With the Sholan calendar, government, religion, their Warrior Elite, and the ancient religious ritual for traveling back in time all worked out, all that remained to be done was write the actual storyline!
This novel became the most complex and the longest one I'd done. I think it still is because I was dealing with not only so much new material, but using the new skills I was learning, thanks to my editor's help, namely those of weaving multiple plots within plots. Drafting the ideas out on paper and making them mesh with each other so that each character's story line intersected at the correct point in the fabric of the overall novel wasn't easy.
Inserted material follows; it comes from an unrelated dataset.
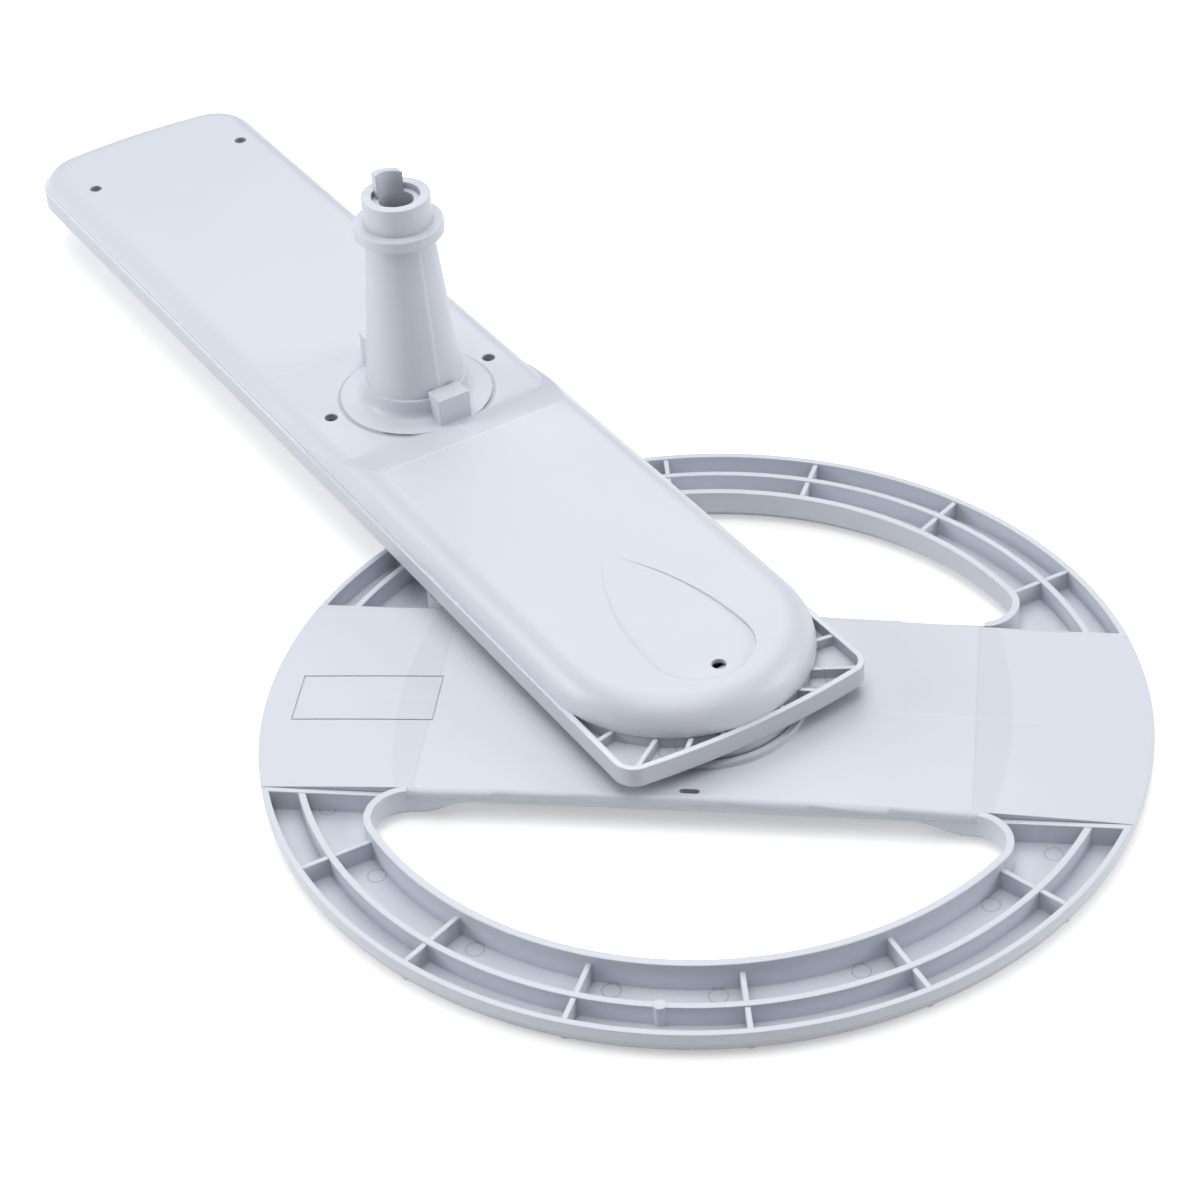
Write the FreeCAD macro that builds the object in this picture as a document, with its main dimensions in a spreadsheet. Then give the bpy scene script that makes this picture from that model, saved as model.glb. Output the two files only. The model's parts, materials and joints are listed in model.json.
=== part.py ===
import FreeCAD, Part

import math
import os

import Sketcher

# Dishwasher spray arm with a geared satellite wheel, in millimetres, stem up as it lies on a bench.
# The origin is on the axis of the feed stem, at the shoulder under its spigot. +X runs along the arm
# to the wheel, and +Z points away from the wheel. The machine holds it the other way up.

os.makedirs("parts", exist_ok=True)
doc = FreeCAD.newDocument("spray_arm")

# Driving dimensions: name, value, meaning
SIZES = [
    # feed stem
    ("spigot_radius", 8.75, "outside of the spigot that plugs into the machine"),
    ("spigot_height", 7.6, "spigot above the shoulder"),
    ("spigot_bore_radius", 6.24, "bore in which the keyed shaft turns"),
    ("bore_guide_length", 14, "length of the close bore below the spigot rim"),
    ("flange_radius", 11.5, "shoulder flange under the spigot"),
    ("flange_thick", 2.9, "thickness of that flange"),
    ("cone_top_radius", 8.6, "stem just under the flange"),
    ("cone_foot_radius", 12.7, "stem where it enters the foot collar"),
    ("stem_wall", 2, "wall of the stem cone"),
    ("stem_height", 52.2, "shoulder to the skin of the arm"),
    ("collar_radius", 13.6, "foot collar round the stem"),
    ("collar_height", 6.1, "foot collar above the skin"),
    ("collar_blend", 2.4, "rounding at the foot of the collar"),
    ("stem_pad_radius", 20, "low round pad on which the collar stands"),
    ("stem_pad_rise", 0.6, "that pad above the skin"),
    ("lug_width", 9, "width of the two lugs beside the foot collar"),
    ("lug_height", 8.2, "lugs above the skin"),
    ("front_lug_reach", 18.5, "outer face of the lug towards the wheel from the stem axis"),
    ("front_lug_side", 1.5, "middle of that lug from the middle line"),
    ("back_lug_reach", 23, "outer face of the opposite lug from the stem axis"),
    ("back_lug_side", 0.6, "middle of the opposite lug from the middle line"),
    # arm shells
    ("arm_reach", 178, "stem axis to the far end of the arm"),
    ("arm_end_corner", 13, "corner radius at the far end"),
    ("far_half_width", 33.6, "half width of the skin over the far stretch"),
    ("far_edge_rounding", 6.4, "rounding along the edge of that skin"),
    ("raised_half_width", 33.5, "half width of the raised skin over the gears, and radius of its end"),
    ("raised_edge_rounding", 7.8, "rounding along the edge of the raised skin"),
    ("skin_raise", 3, "raised skin above the skin of the far stretch"),
    ("ramp_start", 16.7, "stem axis to the foot of the ramp between the two skins"),
    ("ramp_run", 13, "length of that ramp"),
    ("round_end_overhang", 21.9, "round end beyond the satellite axis"),
    ("shell_wall", 2, "wall of both shells"),
    ("stem_shell_depth", 5.1, "seam to the skin of the far stretch"),
    ("nozzle_shell_depth", 5, "seam to the nozzle face"),
    ("rim_half_width", 34.2, "half width of the nozzle shell"),
    ("round_wall_inset", 0.3, "round wall of the nozzle shell inside the edge of the skin"),
    ("plate_overhang", 23.1, "end plate beyond the satellite axis"),
    ("plate_bow_radius", 205, "bow of the end of the plate"),
    ("plate_corner", 5.5, "corner radius of the end plate"),
    ("plate_rim", 1.5, "wall round the ribbed corners of the end plate"),
    ("plate_rib", 1.1, "thickness of the ribs in those corners"),
    ("plate_rib_drop", 0.3, "top of those ribs below the seam"),
    ("plate_slit", 0.3, "narrow end of those corners, where round wall and bow meet"),
    ("pin_hole_radius", 1.75, "small holes in the skin"),
    ("pin_hole_side", 23.8, "those holes from the middle line"),
    ("far_hole_place", 150.7, "stem axis to the holes near the far end"),
    ("stem_hole_place", 3.2, "stem axis to the holes beside the stem"),
    ("end_hole_offset", 7.5, "satellite axis to the single hole over it"),
    ("dish_radius", 13.2, "round end of the drop-shaped dish over the satellite hub"),
    ("dish_offset", 0.8, "satellite axis to the middle of that end"),
    ("dish_bow_radius", 75, "bow of the sides of the dish"),
    ("dish_tip", 2.5, "half width of the blunt tip of the dish"),
    ("dish_depth", 0.9, "depth of the dish at its round end; it runs out to nothing at its tip"),
    ("spray_slot_length", 7, "spray slots in the nozzle face"),
    ("spray_slot_width", 1.8, "width of the spray slots"),
    ("spray_boss_radius", 5.5, "round boss about each spray slot"),
    ("spray_boss_rise", 1, "boss below the nozzle face"),
    # gear train
    ("gear_module", 1.8, "pitch diameter per tooth"),
    ("sun_teeth", 17, "teeth of the sun gear"),
    ("idler_teeth", 29, "teeth of each idler"),
    ("satellite_teeth", 17, "teeth of the gear on the wheel hub"),
    ("pressure_angle", 20, "pressure angle of the teeth in degrees"),
    ("backlash", 0.3, "play between the teeth along the pitch line"),
    ("gear_thick", 4.2, "thickness of the gears"),
    ("gear_lift", 0.7, "gears above the inside floor"),
    ("gear_web", 1.8, "thickness of the idler webs"),
    ("gear_rim", 3, "rim of an idler inside its tooth roots"),
    ("idler_hub_radius", 6, "hub of an idler"),
    ("idler_pin_radius", 3, "steel pin of an idler"),
    ("pin_seat", 1, "depth of the pin seats in both shells"),
    ("sun_hole_radius", 2, "water holes in the web of the sun gear"),
    ("face_gap", 0.1, "axial play of a gear against its neighbour"),
    ("running_gap", 0.06, "radial gap of everything that turns on a pin or in a bore"),
    # keyed shaft
    ("shaft_bore_radius", 4.5, "bore of the keyed shaft"),
    ("shaft_seat_wall", 3, "seat of the shaft on the floor, beyond its bore"),
    ("shaft_rim_drop", 1.5, "end of the shaft tube below the spigot rim"),
    ("key_rise", 4.6, "middle of the key tongue above the spigot rim"),
    ("key_slant", -0.15, "slope of the end of the key tongue"),
    ("key_half_width", 3.7, "half width of the key tongue"),
    ("window_bottom", 46, "lower end of the shaft windows, below the shoulder"),
    ("window_height", 22, "height of the shaft windows"),
    ("window_width", 4, "width of the shaft windows"),
    # satellite wheel
    ("arm_clearance", 6.9, "nozzle face to the top of the wheel rim"),
    ("crossbar_turn", 50.8, "crossbar from the arm, in degrees, as the wheel lies at rest"),
    ("wheel_radius", 105, "outside of the ring"),
    ("wheel_height", 7, "height of the ring"),
    ("wheel_floor", 1.6, "floor of the ring"),
    ("rim_wall", 1.5, "outer wall of the ring"),
    ("wheel_edge_rounding", 4.5, "rounding of the lower outer edge"),
    ("opening_bevel", 3, "bevel of the lower edge of the openings"),
    ("round_rib_inset", 8.8, "outside of the ring to the middle of the round rib in its channel"),
    ("round_rib_thick", 1.6, "thickness of that rib"),
    ("round_rib_drop", 0.1, "top of that rib below the rim"),
    ("opening_inset", 20.3, "outside of the ring to the round side of the openings"),
    ("inner_wall_thick", 1.8, "wall round the openings"),
    ("inner_wall_rise", 1.9, "that wall above the rim"),
    ("opening_corner", 8, "corner radius of the openings"),
    ("rib_thick", 1.2, "thickness of the radial ribs"),
    ("rib_drop", 0.4, "top of the ribs below the rim"),
    ("rib_step_angle", 22, "angle from one radial rib to the next, in degrees"),
    ("post_radius", 1.5, "round post on the rib"),
    ("crossbar_half_width", 33.4, "half width of the cover"),
    ("tray_ledge", 1.5, "tray beyond the edge of the cover"),
    ("tray_span", 63, "half length of the arched underside of the tray"),
    ("tray_rise", 3.6, "rise of that arch"),
    ("tray_side_rise", 6.4, "height of the sloped sides of the tray above the underside"),
    ("tray_side_run", 8.9, "how far those sides slope inward"),
    ("tray_side_wall", 2.2, "upright thickness of those sides"),
    ("cover_crown", 3, "middle of the cover above the rim"),
    ("cover_fall", 3.3, "fall of the cover from its middle to the rim"),
    ("cover_thick", 2.1, "skin of the cover"),
    ("cover_fit", 0.1, "gap beside the cover in its seat"),
    ("cover_edge_rounding", 1.9, "rounded edge of the cover where it reaches over the tray wall"),
    # hub of the wheel
    ("hub_radius", 9, "outside of the hub tube"),
    ("hub_bore_radius", 7, "water bore of the hub tube"),
    ("hub_top_gap", 0.4, "hub tube below the inside ceiling"),
    ("hub_floor_rise", 0.1, "flat round the hub above the crown of the cover"),
    ("lip_radius", 24.7, "outside of the lip round the hub"),
    ("lip_thick", 1.5, "thickness of that lip"),
    ("lip_height", 1.4, "height of that lip"),
    ("skirt_gap", 0.4, "gap between the lip and the skirt of the arm"),
    ("skirt_wall", 1.5, "wall of the skirt"),
    ("washer_thick", 0.5, "thrust washer"),
    ("washer_play", 0.3, "bore of the washer beyond the hub tube"),
    ("bush_wall", 1.9, "wall of the bearing bush"),
    ("bush_flange", 2, "flange of the bush beyond its wall"),
    ("clip_thick", 0.6, "ring clip on the hub tube"),
    ("clip_depth", 0.6, "depth of the groove for the clip"),
    ("clip_reach", 1.6, "clip beyond the hub tube"),
    ("spline_width", 2.4, "width of the two keys between hub and gear"),
    ("spline_height", 1, "height of those keys"),
    ("frame_length", 34.5, "shallow frame on the cover, along the crossbar"),
    ("frame_width", 16.5, "the frame across the crossbar"),
    ("frame_place", 80.2, "middle of the frame from the wheel axis"),
    ("frame_side", -1.3, "middle of the frame across the crossbar"),
    ("frame_line", 0.4, "width of the line of the frame"),
    ("engraving_depth", 0.25, "depth of the frame line below the arched face"),
    ("tray_slot_length", 6, "spray slots in the floor of the tray"),
    ("tray_slot_width", 1.6, "width of those slots"),
    ("cover_slot_length", 4.7, "slot near each edge of the cover"),
    ("cover_slot_width", 1.5, "width of those slots"),
    ("cover_slot_place", 32, "those slots from the middle line of the crossbar"),
]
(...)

As well as looking deeper into Kaid's past and how it impacts on events in this novel, we learn more about his foster-son, Dzaka, whom we met in Fortune's Wheel. Kusac's two sisters, Taizia and Kitra, have their parts to play too, meanwhile more and more mixed Leska pairs are forming, bringing even more trouble from Master Esken at the Telepath Guild. And Ghezu, at the Brotherhood, has his own plans for these mixed Leskas.
* * *
Wanted by the Telepaths, the Warriors and the Brotherhood, each with their own political agenda for this new breed of mixed species Telepaths, Kusac and Carrie know they have to break away from all they have ever known and strike out on their own to carve a new life of freedom for themselves and their descendants. The path is dangerous, no one who has taken it has ever survived. To accomplish it, they must have a Third, a Warrior, sworn body and soul, to protect them with his life, as was done in the days just after the Cataclysm.
Pivotal to Kusac's plans is Kaid, once a member of the feared Brotherhood but expelled by them ten years before for reasons no one, least of all him, will discuss. Will their risk pay off, or are they gambling everything by even considering as their Third someone who may be flawed and unreliable?